More sophisticated hardware-based RAID solutions also offer the
option of either dedicating spares to each array, or using a pool
of spares for all arrays to draw on. Using dedicated spares on the
most critical applications eliminates contention for spares in the
event of multiple drive failures. Pooling spares is a more
cost-effective method of data availability that is appropriate for
less critical applications.
The next level of fault tolerance protection is to add
redundancy to non-disk drive components. The downside is that it
significantly increases the cost of your configuration. Typical
areas to add redundancy include packaging, such as extra fans,
dual I/O paths from the server to the disk drive (i.e., redundant
controllers), and multiple servers. Using an Uninterrupted Power
Supply (UPS) is also a good idea.
Some software-based RAID solutions support disk duplexing, a
form of mirroring (RAID 1) using redundant controllers where each
disk drive is attached to a separate controller, thereby
eliminating the controller as the single point of failure. The
hardware-based RAID equivalent solution is called active-active
controller failover, available only on more expensive, high-end
external RAID controllers such as Data General's CLARiiON series.

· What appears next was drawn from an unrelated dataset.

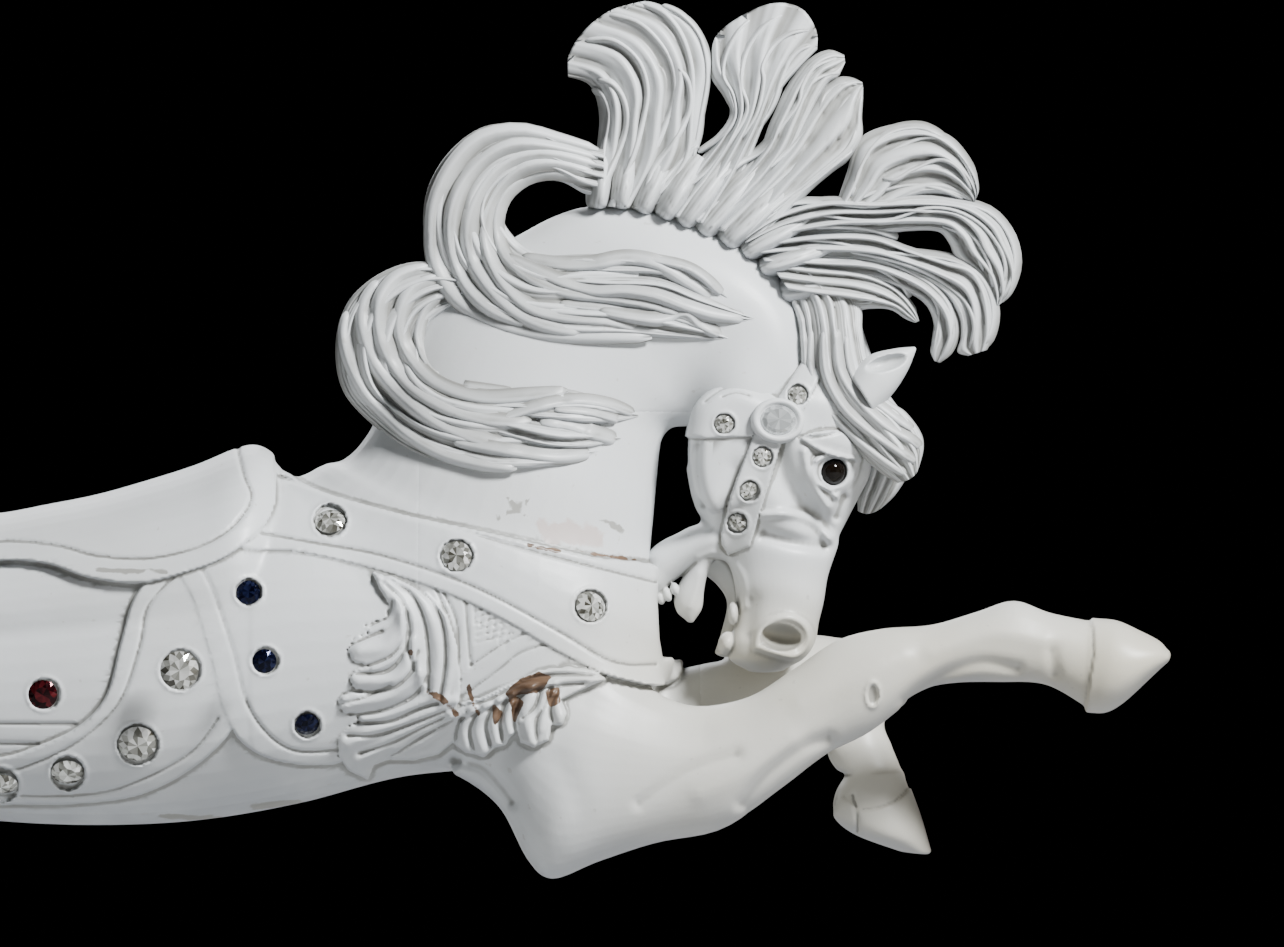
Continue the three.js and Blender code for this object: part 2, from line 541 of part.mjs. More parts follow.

Server redundancy is most cost-effectively achieved through
clustering, such as that offered on Microsoft's Windows NT Server
4.0 Enterprise Edition or many Unix and mainframe computer
systems. With clustering, multiple servers access the same
storage. In the event of a server failure, data on the disk drives
can still be accessed using other servers in the cluster.
Hardware-based external RAID controllers are typically used to
provide RAID protection for the disk drives in a clustered
environment.
In very high end mission-critical applications, remote
mirroring (RAID 1) software such that offered by Compaq/Digital's
OpenVMS is employed to mirror data to a remote site for disaster
protection. Such configurations are very expensive, because the
entire server configuration is duplicated at an offsite location.